Signalling was monitored and characterized using two recording methods. The first involved recording the signals of late‐instar resident caterpillars using a videocamera and microphone during staged encounters with intruders (see below). These recordings were used to initially describe structures and movements associated with signalling, and to measure temporal characteristics of signalling. Only late‐instars were recorded using this method because early‐instar signals are not detectable with a microphone. Videos were imported to an Apple eMac (G4; Apple Corp., Cupertino, California) as Apple iMovie 3.03 files, and videoclips were saved as Apple Quicktime Pro 7.2.0 files, where sounds were subsequently extracted as ‘aiff’ files.

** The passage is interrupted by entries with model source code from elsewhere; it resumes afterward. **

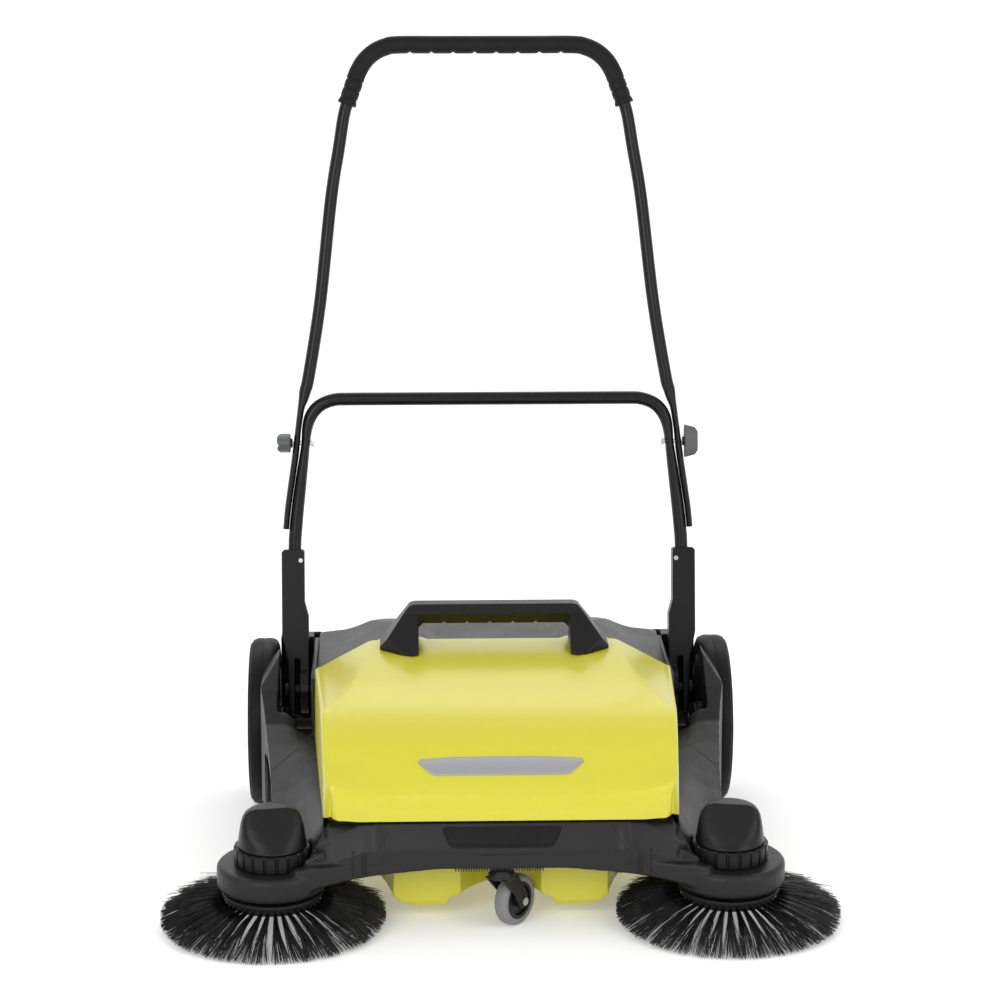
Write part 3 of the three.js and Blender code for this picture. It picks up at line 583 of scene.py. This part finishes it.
frame_nodes = ["side_frame_left", "front_bar", "side_frame_right"]
chassis = joined_copy("frame_moulding", frame_nodes, 2.0, 6, 0.5, [arm_block(s) for s, _ in SIDES])
for v in chassis.data.vertices:
    ax = abs(v.co.x) / MM
    # the arm keeps to its slope, and the bearing plate stays below the hood
    if 160 < ax < 222 and v.co.y < -264 * MM:
        v.co.z = min(v.co.z, arm_top(ax, v.co.y / MM) * MM)
    if 236 < ax < 252 and v.co.z > PLATE_TOP * MM:
        v.co.z = (PLATE_TOP + (v.co.z / MM - PLATE_TOP) * 0.2) * MM
finish_piece(chassis, "chassis", "black_plastic", frame_nodes, sharp=None)
for side, name in SIDES:
    ear = soft_copy(f"bracket_moulding_{name}", f"bracket_{name}", 0.9, 4, eared)
    finish_piece(ear, "lower_handle", "satin_plastic", [f"bracket_{name}"], sharp=None)
    knob = soft_copy(f"knob_{name}", f"wing_knob_{name}", 0.8, 4, waisted)
    finish_piece(knob, f"wing_{name}", "grey_plastic", [f"wing_knob_{name}"], sharp=None)
finish_piece(soft_copy("hood_moulding", "roller_hood", 2.0, 5, winged, 0.6), "chassis",
             "satin_plastic", ["roller_hood"], sharp=None)

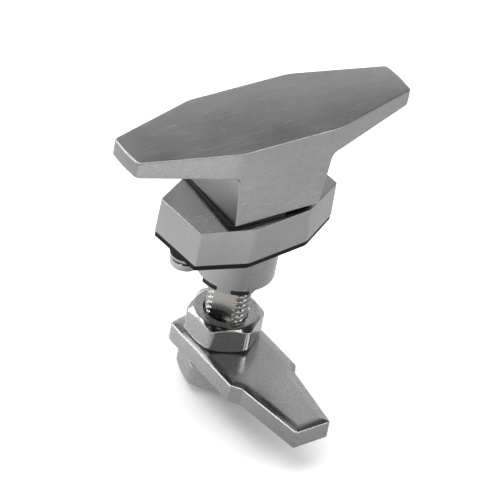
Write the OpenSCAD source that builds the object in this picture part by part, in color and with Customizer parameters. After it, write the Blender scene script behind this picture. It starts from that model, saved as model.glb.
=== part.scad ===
// T-grip compression latch for a panel door.
// Origin: on the shaft axis, in the plane where the gasket meets the panel.
// +Z points out of the door towards the grip, the base's long axis lies along X.
// At rest the cam reaches out along -Y and the grip stands a few degrees off the base.

/* [Grip] */
// Length of the grip over both ends
grip_l = 88.5; // [70:0.5:120]
// How far the grip's parallel middle and the stem stay inside the base's front and back
stem_inset = 1.65; // [0.5:0.05:4]
// Length of the parallel middle
grip_mid_l = 32; // [30:0.5:44]
// Width of the grip's ends
grip_end_w = 11.8; // [8:0.1:18]
// How far the ends bow outwards
grip_end_bow = 0.5; // [0.1:0.1:1.5]
// Height from the stem's foot to the top of the grip
grip_h = 24.5; // [20:0.5:36]
// Thickness of the arms at their ends
arm_end_t = 4.8; // [3:0.1:7]
// Thickness of the arms where they meet the stem
arm_root_t = 8.2; // [7:0.1:11]
// Width of the stem under the arms
stem_top_w = 30; // [26:0.5:34]
// Width of the stem at its foot
stem_foot_w = 26.9; // [20:0.1:30]
// Fillet between arm and stem
stem_fillet = 2; // [0.5:0.5:5]
// Radius of the end corners seen from above
grip_corner_r = 1.6; // [0.5:0.1:3]
// Radius that blends the middle into the tapering arms
grip_bend_r = 18; // [4:1:30]
// Turn of the grip from the base's long axis at rest
grip_turn = -5.6; // [-20:0.1:5]

/* [Glide plate] */
// Thickness of the black plate under the stem
glide_t = 1.1; // [0.8:0.1:2]
// How far the plate stands out beyond the stem's sides
glide_lip = 0.5; // [0:0.1:1.5]
// Turn of the plate from the stem
glide_turn = -3; // [-6:0.5:6]
// Width of the relieved front corner
glide_cut_w = 10.5; // [6:0.5:12]
// Depth of the relieved front corner
glide_cut_d = 4; // [2:0.5:5]

/* [Base] */
// Distance from a panel screw's axis to the end of the base
screw_wall = 4.65; // [4.6:0.05:9]
// Width across the middle of the base
base_mid_w = 29.2; // [27:0.1:40]
// Width of the base's ends
base_end_w = 17.4; // [12:0.1:26]
// Length of the parallel middle at the top edge
base_mid_top_l = 18.4; // [12:0.1:26]
// Length of the parallel middle at the foot
base_mid_foot_l = 20.4; // [12:0.1:26]
// Thickness of the base
base_t = 10.85; // [9:0.05:16]
// Draft of the base's sides, foot to top
base_draft = 0.2; // [0:0.05:1]
// Radius of the base's corners
base_corner_r = 0.8; // [0.3:0.1:2]
// Radius that blends the middle of the base into its tapering ends
base_bend_r = 5; // [1:0.5:9]
// Thickness of the roof that carries the spindle's neck
roof_t = 3.95; // [3.5:0.05:6]

/* [Boss] */
// Diameter of the boss that fills the panel's cut-out
boss_d = 22; // [21.6:0.1:26]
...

Temporal characteristics, including signal durations, complex and bout durations, and number of signals per complex/bout, were measured using Canary or Raven Bioacoustics Research Programs (Cornell Laboratory of Ornithology, Ithaca, New York). Signal durations were obtained from 16 fourth‐ and fifth‐instar larvae that were selected at random throughout the summer from the broods of five wild‐caught females. Durations of 70 mandible drums (five drums per individual) were measured from 14 individuals, and 65 anal scrapes (five scrapes per individual) were measured from 13 individuals. Means of signal durations were calculated per individual and then used to calculate a grand mean. Using high‐speed video analysis (see below), it was found that, although the two signals sometimes occurred separately, they are most often partially overlapping. Because it is often difficult to distinguish where an anal scraping signal ends, anal scrapes were measured from the beginning of the signal to the end of the mandible drum. Temporal analysis of signal bouts and complexes were analyzed from ten residents signalling in the presence of a conspecific intruder. Bouts were defined as any combination of signals that are flanked by feeding, walking, or at least 1 s of inactivity. Complexes were defined as a combination of an anal scrape immediately followed by one or more mandible drums, or a single signal. Mean complex and bout durations, mean number of complexes per bout, and mean number of signals per complex were calculated from 18 bouts (one to three bouts per individual), comprising 104 complexes (number of complexes per bout varied).
The second method for characterizing signals employed laser‐doppler vibrometry (LDV) in conjunction with high‐speed video, and was used for describing the mechanisms and spectral components of signalling. All five instars were recorded using this method. Vibrations were recorded using a LDV (Polytec OFV 511 sensor head and OFV 3001 controller; Polytec GmbH, Germany) at the University of Toronto at Scarborough. The laser was reflected by a piece of reflective tape (approximately 1 mm2) positioned 1.5–2.5 cm from the resident caterpillar. Vibrations perpendicular to the leaf surface were measured at the location of the reflective tape. Signals were digitized (PCI‐6023E; National Instruments, Austin, Texas; 20 or 50 kHz sampling rate) simultaneously with the capture of digital high‐speed video (500 frames s−1; PCI 1000; RedLake Motionscope, San Diego, California), using Midas software (Xcitex, Cambridge, Massachusetts). All recordings were made on a vibration‐isolated table. Spectral characteristics of 17 mandible drums and 17 anal scrapes were measured from six individuals (two to three signals per individual) in Raven Bioacoustics Research Program using a 1024‐point Fourier transform (DFT, Rectangular window).